Changer le langage, c’est déjà changer la manière d’agir. Et au Luxembourg nous avons développé le PCDS (Product Circularity Data Sheet) qui permet cette précision nécessaire pour générer le changement systémique ».
Régis Bigot
Architecte et Innovation Project Manager chez Neobuild GIE
« Circularité et décarbonation, entre autres vocables censés représenter une volonté forte de la maîtrise d’ouvrage, de la maîtrise d’œuvre (ou mieux, des deux) à diminuer l’impact environnemental des projets de construction, sont aujourd’hui quelque peu dévoyés.
En quelques temps, nos activités et métiers respectifs semblent avoir généré, comme par miracle, des infrastructures et des bâtiments toujours plus circulaires, durables, frugaux… alors que, soyons de bon compte, l’ampleur du chemin à parcourir semble chaque jour plus colossale et complexe. Chaque matin peut révéler une contre-vérité qui nous fait douter du bien-fondé de ce que nous croyions comme certitude immuable la veille.
La collaboration entre nous toutes et tous est plus que jamais cruciale afin de garantir au secteur, non pas son équilibre, mais une réforme (profonde) qui puisse le réinventer, le réenchanter et lui permettre de s’adapter aux fluctuations croissantes de notre environnement.
Pour parler « vrai », bien construire ne devrait être ni une mode, ni un luxe, ni un argument commercial, ni un faire-valoir qui tendrait à s’établir comme une performance, mais plutôt un contrat de société qui profite au plus grand nombre et qui s’inscrit en complément à une thématique autrement plus urgente, l’accès au logement ».
Ariane Bouvy
Gestionnaire du Circular Innovation HUB de Wiltz
« L’économie circulaire vise à préserver la valeur des ressources en les maintenant le plus longtemps possible dans le circuit. En alliant réemploi des matériaux et écoconception – c’est-à-dire en pensant les bâtiments pour qu’ils puissent être réparés, transformés et démontés -, on utilise les ressources au mieux, on limite les extractions, les déchets et la pollution, on diminue les impacts environnementaux et on s’approche ainsi du sommet de la « montagne de valeur » de l’économie circulaire.
Nous travaillons activement sur le réemploi des matériaux, le challenge étant actuellement d’intervenir sur des bâtiments qui n’ont pas été conçus pour être démontés.

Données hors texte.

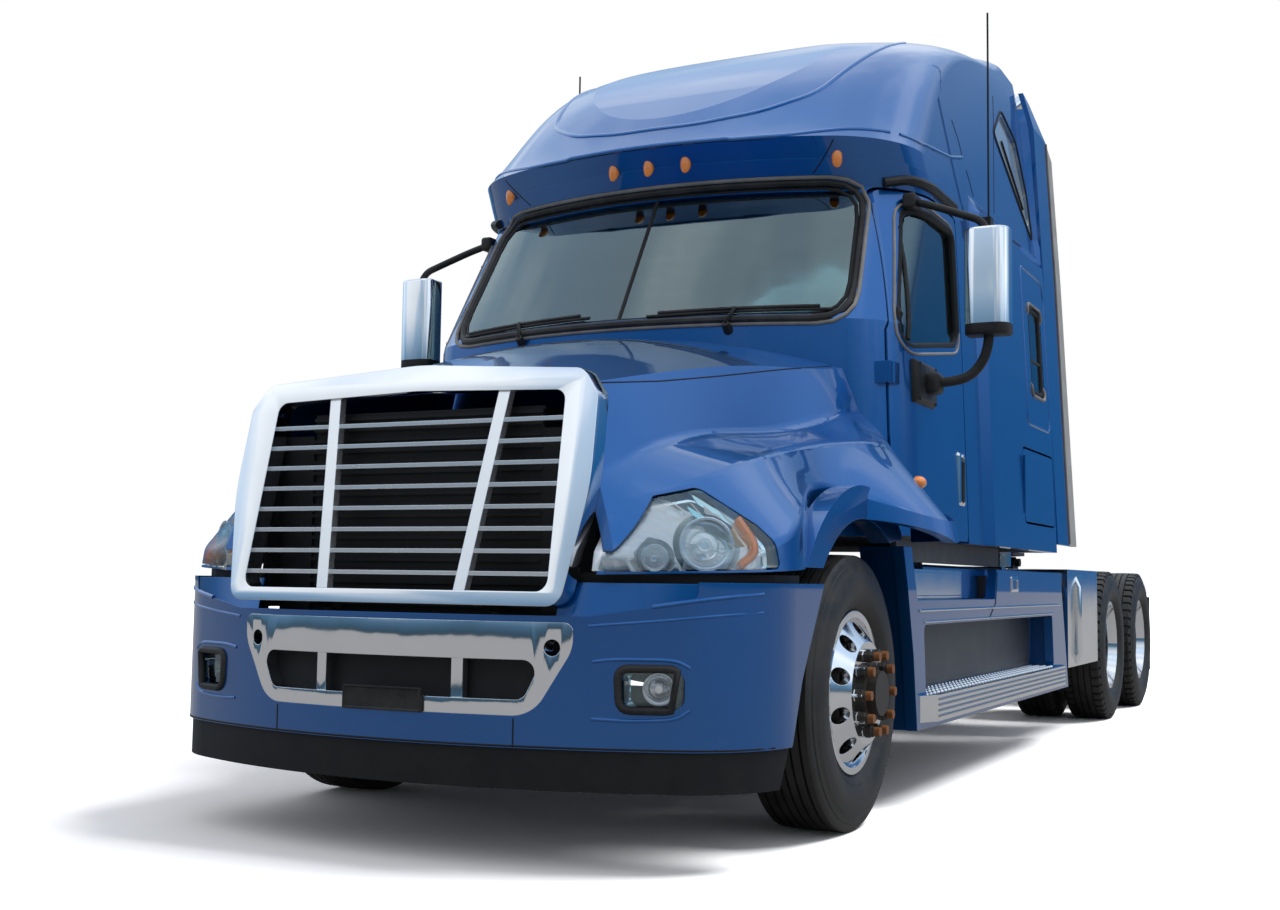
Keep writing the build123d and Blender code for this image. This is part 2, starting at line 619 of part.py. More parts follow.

Chaque fois que nous faisons l’exercice de démonter un bâtiment existant pour réutiliser ses matériaux dans un autre, notre input nourrit la conception des projets futurs. Le partage d’expérience est fondamental dans une démarche d’économie circulaire.
La décarbonation est indissociable de la circularité. Si l’on se limite au seul prisme du carbone, on risque d’oublier la fin de vie des matériaux. Or, un matériau à faible empreinte carbone, s’il finit en déchet, perd tout son sens. Il faut donc adopter une vision holistique, qui intègre le réemploi, la transformation et la prolongation de la durée d’usage des matériaux ».
Patrick de Cartier d’Yves
Head of Engineering chez Seco Luxembourg
« En tant que garant de la qualité technique des projets de construction, Seco apporte une contribution précieuse à la décarbonation du secteur. En effet, augmenter la durée de vie des bâtiments et maintenir les constructions existantes sont les leviers les plus efficaces en matière de décarbonation. Si une déconstruction/reconstruction s’avère inévitable, nous mettons à profit notre connaissance pointue des matériaux pour émettre des avis quant à leur aptitude au réemploi. Ce service, complémentaire au contrôle technique, permet de prendre les bonnes décisions, tant techniques qu’environnementales.
Pour s’adapter aux nouveaux modes de construction, nos compétences évoluent également, avec une expertise interne accrue pour la construction bois. Ce mode constructif, bien que puits de carbone, permettant une décarbonation rapide, se heurte à la limite des ressources disponibles.
Notre expertise technique est également très appréciée de l’industrie dans le domaine des matériaux innovants, tels que les briques en terre crue, mais aussi les bétons avec des liants alternatifs au ciment, tels que les pouzzolanes ou encore les cendres issues des incinérateurs d’ordures ménagères (https://www.ashcycle.eu/).
C’est bien la combinaison entre la sobriété dans l’utilisation des ressources, l’innovation vers les matériaux biosourcés ou alternatifs, et la décarbonation de l’industrie des matériaux de construction qui permettra de construire les bâtiments zéro carbone de demain ».